## What the exercise asks
Stop after the line containing "its folded bottom.": print each line exactly from the first line of the listing up to that point.

## Material provided
***

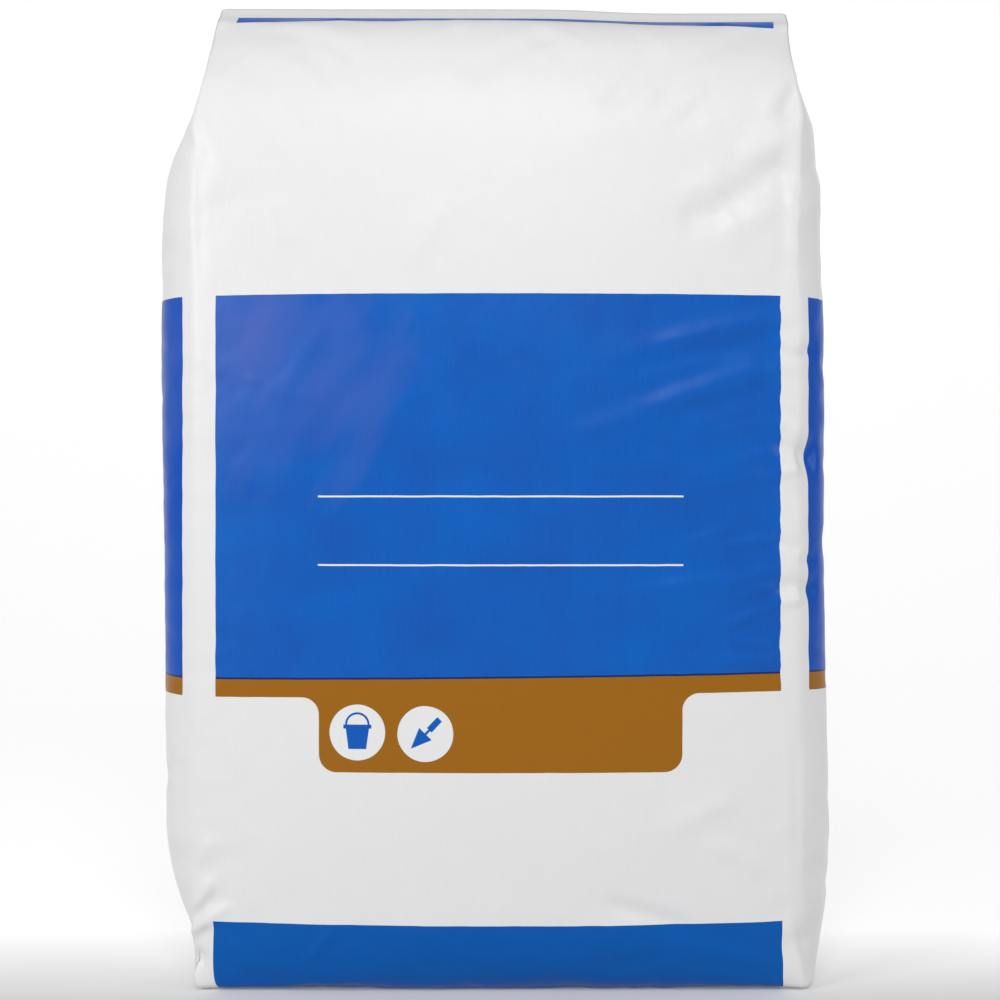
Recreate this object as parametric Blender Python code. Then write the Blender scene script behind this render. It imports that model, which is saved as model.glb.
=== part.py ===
"""A full 25 kg cement bag, standing upright on its folded bottom.

The sack is one piece of heavy plastic film: a tube with a gusset down each side, heat-sealed
across both ends and filled tight with cement powder. Front and back panels are joined by side
gussets, which stand out along the body on both sides of their middle crease and tuck inwards at
both ends. The top seal stands up as a thin fin that leans back and hangs lower at its right end.
Film and powder are one solid here, because the film is only 0.15 mm thick.

Metres, +Z up, front panel facing -Y, origin on the floor under the middle of the bag.
"""

import math

import bpy

# Flat film, as the maker of the bag would order it
PANEL_WIDTH = 0.340
GUSSET_WIDTH = 0.120
FIN_LENGTH = 0.012
FIN_THICKNESS = 0.0010

# Filled bag
SEAL_HEIGHT = 0.5590
FOLD_DEPTH = 0.102
PANEL_BULGE = 0.016
CROWN_POWER = 2.4
FIN_LEAN_DEG = 51.0

# Heights between which the body keeps one depth
BODY_FROM = 0.150
BODY_TO = 0.360

# The left part of the sealed top stands a little higher, and the right part hangs a little lower
TOP_RISE = 0.0014
TOP_DROP = 0.0026
DROP_FROM = 0.058
DROP_SOFTNESS = 0.012
LEVEL_UP_TO = 0.470

# Facets
PANEL_SPANS = 20
HALF_GUSSET_SPANS = 8

# Cross-sections, close together where the bag turns under and over
FOOT_TOP = 0.070
HEAD_FROM = 0.440
FOOT_ROWS = 9
BODY_ROWS = 8
HEAD_ROWS = 15

FILM_COLOUR = (0.83, 0.83, 0.83, 1.0)
FILM_ROUGHNESS = 0.38

SHARP_ANGLE_DEG = 35.0

HALF_PANEL = PANEL_WIDTH / 2
HALF_GUSSET = GUSSET_WIDTH / 2
HALF_FOLD = FOLD_DEPTH / 2
HALF_BELLY = HALF_FOLD + PANEL_BULGE

# A shallow arc rises by the root of this, times its chord, times how much longer it is than the chord
ARC_FACTOR = 3 / 8
# Share of the fold depth that each bowed half may take up where the gusset is tucked in
TUCKED_ROOM = 0.22

LEFT = -1
RIGHT = 1


def curve_through(stations):
    """A smooth curve through (height, value) stations that never overshoots between two of them."""
    heights = [height for height, _ in stations]
    values = [value for _, value in stations]
    gaps = [b - a for a, b in zip(heights, heights[1:])]
    rises = [(b - a) / gap for a, b, gap in zip(values, values[1:], gaps)]
    slopes = [rises[0]]
    for before, after in zip(rises, rises[1:]):
        slopes.append(2 * before * after / (before + after) if before * after > 0 else 0.0)
    slopes.append(rises[-1])

    def value_at(height):
        height = min(max(height, heights[0]), heights[-1])
        i = next((k for k, top in enumerate(heights[1:]) if height <= top), len(gaps) - 1)
        t = (height - heights[i]) / gaps[i]
        start, end = values[i], values[i + 1]
        lift = t * t * (3 - 2 * t)
        leave = t * (1 - t) * (1 - t) * gaps[i] * slopes[i]
        arrive = t * t * (t - 1) * gaps[i] * slopes[i + 1]
        return start + (end - start) * lift + leave + arrive

    return value_at


# Half the bag's depth at the middle of a panel: rounded foot, belly, then a flat top that rises to the seal
belly_half_depth = curve_through([
    (0.0000, 0.0500),
    (0.0030, 0.0560),
    (0.0105, 0.0595),
    (0.0300, 0.0622),
    (0.0600, 0.0645),
    (0.0900, 0.0660),
    (BODY_FROM, HALF_BELLY),
    (BODY_TO, HALF_BELLY),
    (0.4150, 0.0655),
    (0.4560, 0.0628),
    (0.4900, 0.0590),
    (0.5130, 0.0545),
    (0.5310, 0.0490),
    (0.5425, 0.0400),
    (0.5492, 0.0270),
    (0.5535, 0.0105),
    (SEAL_HEIGHT, FIN_THICKNESS / 2),
])

# Half the depth between the two fold lines of one side: upright, then leaning in at 45 degrees to the seal
fold_half_depth = curve_through([
    (0.0000, 0.0440),
    (0.0028, 0.0490),
    (0.0105, 0.0500),
    (0.0300, 0.0504),
    (0.0600, HALF_FOLD),
    (0.4550, HALF_FOLD),
    (0.4880, 0.0503),
    (0.5090, 0.0450),
    (0.5245, 0.0355),
    (0.5370, 0.0240),
    (0.5480, 0.0130),
    (0.5560, 0.0050),
    (SEAL_HEIGHT, FIN_THICKNESS / 2),
])

# Stations up each side: height, how far the fold lines stand from the bag's middle, how far past them the
# gusset's middle crease stands (with a minus, how far it is tucked in), and the share of the gusset's
# spare width that bows out between each fold line and the crease
SIDE_STATIONS = {
    LEFT: [
        (0.0000, 0.1690, -0.0380, 0.30),
        (0.0030, 0.1700, -0.0330, 0.30),
        (0.0105, 0.1710, -0.0240, 0.30),
        (0.0300, 0.1708, -0.0050, 0.12),
        (0.0460, 0.1707, 0.0100, 0.36),
        (0.0600, 0.1705, 0.0140, 0.60),
        (0.0900, HALF_PANEL, 0.0170, 0.93),
        (0.1500, HALF_PANEL, 0.0180, 0.95),
        (0.2500, HALF_PANEL, 0.0202, 0.97),
        (0.3600, HALF_PANEL, 0.0246, 1.00),
        (0.4150, HALF_PANEL, 0.0232, 1.00),
        (0.4550, 0.1710, 0.0207, 0.85),
        (0.4700, 0.1715, 0.0180, 0.62),
        (0.4880, 0.1720, 0.0100, 0.25),
        (0.5090, 0.1698, -0.0170, 0.15),
        (0.5245, 0.1685, -0.0285, 0.20),
        (0.5370, 0.1682, -0.0400, 0.30),
        (0.5480, 0.1687, -0.0500, 0.30),
        (SEAL_HEIGHT, 0.1686, -0.0595, 0.30),
    ],
    RIGHT: [
        (0.0000, 0.1750, 0.0022, 0.33),
        (0.0030, 0.1748, 0.0055, 0.35),
        (0.0105, 0.1732, 0.0085, 0.45),
        (0.0300, 0.1710, 0.0168, 0.60),
        (0.0460, 0.1705, 0.0200, 0.80),
        (0.0600, HALF_PANEL, 0.0215, 0.90),
        (0.0900, HALF_PANEL, 0.0222, 1.00),
        (0.1500, HALF_PANEL, 0.0187, 0.97),
        (0.2500, HALF_PANEL, 0.0168, 0.88),
        (0.3600, HALF_PANEL, 0.0165, 0.90),
        (0.4150, HALF_PANEL, 0.0142, 0.80),
        (0.4550, HALF_PANEL, 0.0130, 0.75),
        (0.4700, HALF_PANEL, 0.0125, 0.55),
        (0.4880, HALF_PANEL, 0.0130, 0.35),
        (0.5090, 0.1699, -0.0070, 0.25),
        (0.5245, 0.1683, -0.0260, 0.20),
        (0.5370, 0.1677, -0.0400, 0.30),
        (0.5480, 0.1678, -0.0500, 0.30),
        (SEAL_HEIGHT, 0.1690, -0.0595, 0.30),
    ],
}


def side_curve(column):
    """The curve of one column of the side stations, for the left and for the right side."""
    return {
        side: curve_through([(station[0], station[column]) for station in stations])
        for side, stations in SIDE_STATIONS.items()
    }


fold_out = side_curve(1)
crease_out = side_curve(2)
bow_share = side_curve(3)

# The sealed top sits a little to the right of the foot
sideways_shift = curve_through([
    (0.000, 0.0000),
    (0.430, 0.0000),
    (0.500, 0.0022),
    (0.530, 0.0028),
    (SEAL_HEIGHT, 0.0045),
])


def top_hang(x, height):
    """How much the film at the sealed top stands above its even height, or hangs below it."""
    near_top = max(0.0, (height - LEVEL_UP_TO) / (SEAL_HEIGHT - LEVEL_UP_TO)) ** 2
    on_right = 1 / (1 + math.exp((DROP_FROM - x) / DROP_SOFTNESS))
    return near_top * (TOP_RISE - TOP_DROP * on_right)


def placed(x, y, height):
    """The point of the standing bag for a place in a level cross-section."""
    return (x + sideways_shift(height), y, height + top_hang(x, height))


def panel_point(across, facing, height):
    """A point of the front (facing -1) or back (+1) panel; across runs from -1 to 1, fold to fold."""
    fold = fold_half_depth(height)
    crown = 1 - abs(across) ** CROWN_POWER
    depth = fold + (belly_half_depth(height) - fold) * crown
    side = LEFT if across < 0 else RIGHT
    return placed(across * fold_out[side](height), facing * depth, height)


def gusset_point(along, side, height):
    """A point of the left (side -1) or right (+1) gusset; along runs from -1, front fold, to 1, back fold."""
    fold = fold_half_depth(height)
    crease = crease_out[side](height)
    chord = math.hypot(fold, crease)
    spare = max(HALF_GUSSET - chord, 0.0)
    rise = bow_share[side](height) * math.sqrt(ARC_FACTOR * chord * spare)
    if crease < 0:
        rise = min(rise, TUCKED_ROOM * fold * chord / -crease)
    inward = 1 - abs(along)
    bow = 4 * rise * inward * (1 - inward)
    out = fold_out[side](height) + crease * inward + bow * fold / chord
    depth = fold * (1 - inward) + bow * crease / chord
    return placed(side * out, math.copysign(depth, along), height)


def section(height):
    """One closed cross-section, counter-clockwise from above, starting at the left front fold."""
    front = [panel_point(2 * i / PANEL_SPANS - 1, -1, height) for i in range(PANEL_SPANS)]
    spans = 2 * HALF_GUSSET_SPANS
    right = [gusset_point(2 * i / spans - 1, 1, height) for i in range(spans)]
    back = [panel_point(1 - 2 * i / PANEL_SPANS, 1, height) for i in range(PANEL_SPANS)]
    left = [gusset_point(1 - 2 * i / spans, -1, height) for i in range(spans)]
    return front + right + back + left


def fin_section(length):
    """The cross-section of the heat-sealed fin, this far along its length from the seal line."""
    lean = math.radians(FIN_LEAN_DEG)
    back = length * math.sin(lean)
    up = length * math.cos(lean)
    ring = []
    for i, (x, y, z) in enumerate(section(SEAL_HEIGHT)):
        side = RIGHT if i < PANEL_SPANS + 2 * HALF_GUSSET_SPANS else LEFT
        if abs(y) < FIN_THICKNESS / 2 - 1e-9:
            x, _, z = placed(side * fold_out[side](SEAL_HEIGHT), y, SEAL_HEIGHT)
        ring.append((x, y + back, z + up))
    return ring


def row_heights():
    """Heights of the cross-sections."""
    body_span = HEAD_FROM - FOOT_TOP
    head_span = SEAL_HEIGHT - HEAD_FROM
    foot = [FOOT_TOP * (i / FOOT_ROWS) ** 2 for i in range(FOOT_ROWS)]
    body = [FOOT_TOP + body_span * i / BODY_ROWS for i in range(BODY_ROWS)]
    head = [HEAD_FROM + head_span * math.sin(math.pi / 2 * i / HEAD_ROWS) for i in range(HEAD_ROWS)]
    return foot + body + head


def sack_mesh():
    """The closed surface: stacked cross-sections, flat underneath, ending in the thin fin."""
    rings = [section(height) for height in row_heights()]
    rings += [fin_section(0.0), fin_section(FIN_LENGTH)]
    count = len(rings[0])
    widths = [x for ring in rings for x, _, _ in ring]
    middle = (min(widths) + max(widths)) / 2
    points = [(x - middle, y, z) for ring in rings for x, y, z in ring]
    faces = [tuple(reversed(range(count)))]
    for row in range(len(rings) - 1):
        for i in range(count):
            j = (i + 1) % count
            low, high = row * count, (row + 1) * count
            faces.append((low + i, low + j, high + j, high + i))
    last = (len(rings) - 1) * count
    faces.append(tuple(range(last, last + count)))
    mesh = bpy.data.meshes.new("film_sack")
    mesh.from_pydata(points, [], faces)
    mesh.validate()
    return mesh


def film_material():
    """White heavy-duty polyethylene film with a satin gloss."""
    material = bpy.data.materials.new("white_film")
    material.use_nodes = True
    shader = material.node_tree.nodes["Principled BSDF"]
    shader.inputs["Base Color"].default_value = FILM_COLOUR
    shader.inputs["Roughness"].default_value = FILM_ROUGHNESS
    shader.inputs["Metallic"].default_value = 0.0
    return material


def main():
    for old in list(bpy.data.objects):
        bpy.data.objects.remove(old)
    mesh = sack_mesh()
    mesh.materials.append(film_material())
    sack = bpy.data.objects.new("film_sack", mesh)
    bpy.context.scene.collection.objects.link(sack)
    mesh.shade_smooth()
    mesh.set_sharp_from_angle(angle=math.radians(SHARP_ANGLE_DEG))


main()
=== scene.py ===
"""A full 25 kg bag of cement in printed plastic film, standing on its folded foot."""

import math

import bmesh
import bpy
import numpy as np
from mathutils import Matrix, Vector


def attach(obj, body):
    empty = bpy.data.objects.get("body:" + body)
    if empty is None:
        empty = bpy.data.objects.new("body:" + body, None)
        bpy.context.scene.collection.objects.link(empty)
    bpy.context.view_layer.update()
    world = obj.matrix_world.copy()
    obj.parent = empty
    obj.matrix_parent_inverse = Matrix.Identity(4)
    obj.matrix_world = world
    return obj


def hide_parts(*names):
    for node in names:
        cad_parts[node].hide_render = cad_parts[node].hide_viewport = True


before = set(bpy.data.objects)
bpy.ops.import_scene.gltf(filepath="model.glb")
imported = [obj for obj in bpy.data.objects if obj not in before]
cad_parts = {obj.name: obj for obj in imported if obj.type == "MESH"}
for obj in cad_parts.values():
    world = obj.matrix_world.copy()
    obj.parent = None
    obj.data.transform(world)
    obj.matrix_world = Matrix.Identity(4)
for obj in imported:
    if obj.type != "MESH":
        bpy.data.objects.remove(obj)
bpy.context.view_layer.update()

# The film sack
# One piece of white polyethylene film, a tube with a gusset folded into each side, heat-sealed
# across both ends. The powder inside presses it outwards; the top seal stands up as a thin fin.

PANEL = 0.340
GUSSET = 0.120
GIRTH = 2 * (PANEL + GUSSET)
PITCH = 0.005
FIN = 0.012
SEAL_HEIGHT = 0.5590
FIN_LEAN = math.radians(51)

# Ribs of the filled sack, from the foot's seam up to the top seal: depth and height at a panel's
# middle, depth and height at its folds
RIBS = np.array([
    (0.0003, 0.0006, 0.0003, 0.0006),
    (0.0420, 0.0004, 0.0380, 0.0004),
    (0.0515, 0.0006, 0.0470, 0.0006),
    (0.0562, 0.0018, 0.0492, 0.0016),
    (0.0594, 0.0085, 0.0501, 0.0085),
    (0.0622, 0.0300, 0.0504, 0.0300),
    (0.0635, 0.0460, 0.0508, 0.0460),
    (0.0645, 0.0600, 0.0510, 0.0600),
    (0.0660, 0.0900, 0.0510, 0.0900),
    (0.0670, 0.1500, 0.0510, 0.1500),
    (0.0670, 0.2500, 0.0510, 0.2500),
    (0.0668, 0.3600, 0.0510, 0.3600),
    (0.0655, 0.4150, 0.0510, 0.4150),
    (0.0628, 0.4560, 0.0510, 0.4550),
    (0.0612, 0.4720, 0.0508, 0.4700),
    (0.0590, 0.4900, 0.0503, 0.4880),
    (0.0545, 0.5130, 0.0450, 0.5090),
    (0.0490, 0.5310, 0.0355, 0.5245),
    (0.0400, 0.5425, 0.0240, 0.5370),
    (0.0270, 0.5492, 0.0130, 0.5480),
    (0.0105, 0.5535, 0.0075, 0.5560),
    (0.0005, SEAL_HEIGHT, 0.0005, SEAL_HEIGHT),
])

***

## Right answer
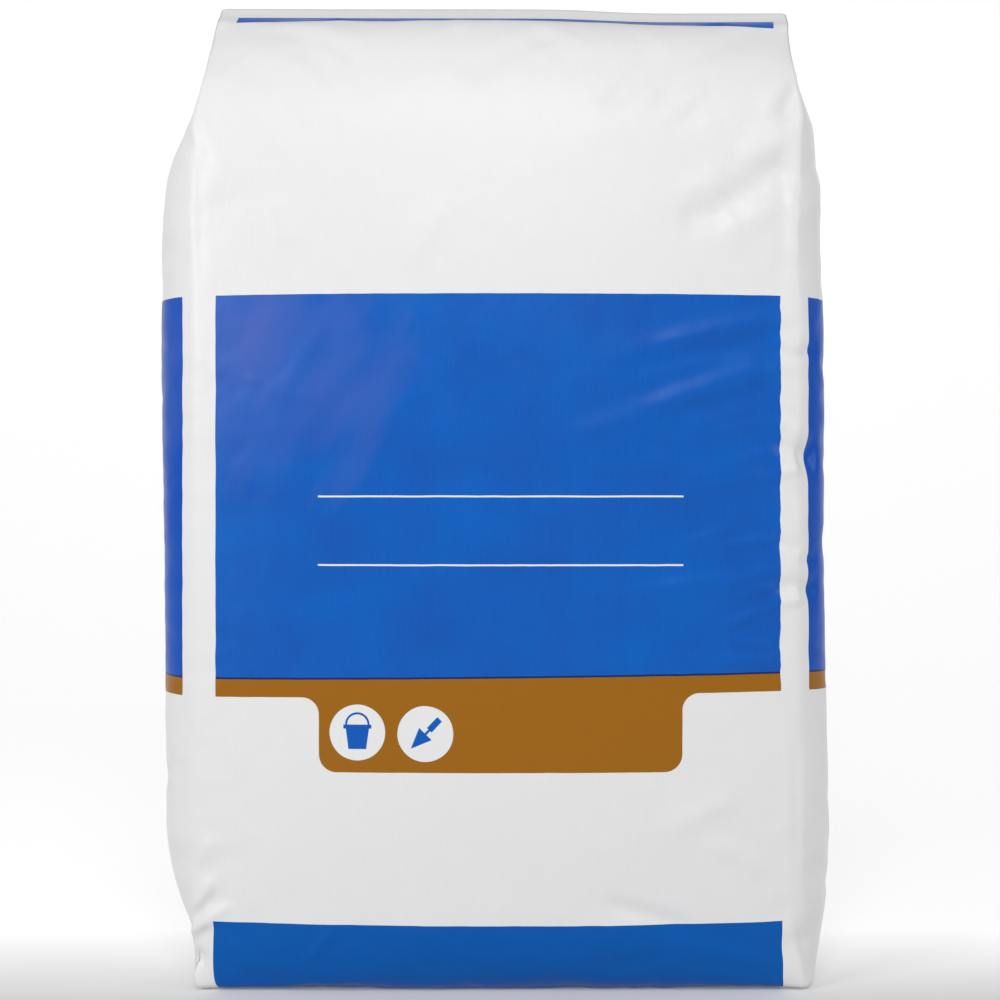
Recreate this object as parametric Blender Python code. Then write the Blender scene script behind this render. It imports that model, which is saved as model.glb.
=== part.py ===
"""A full 25 kg cement bag, standing upright on its folded bottom.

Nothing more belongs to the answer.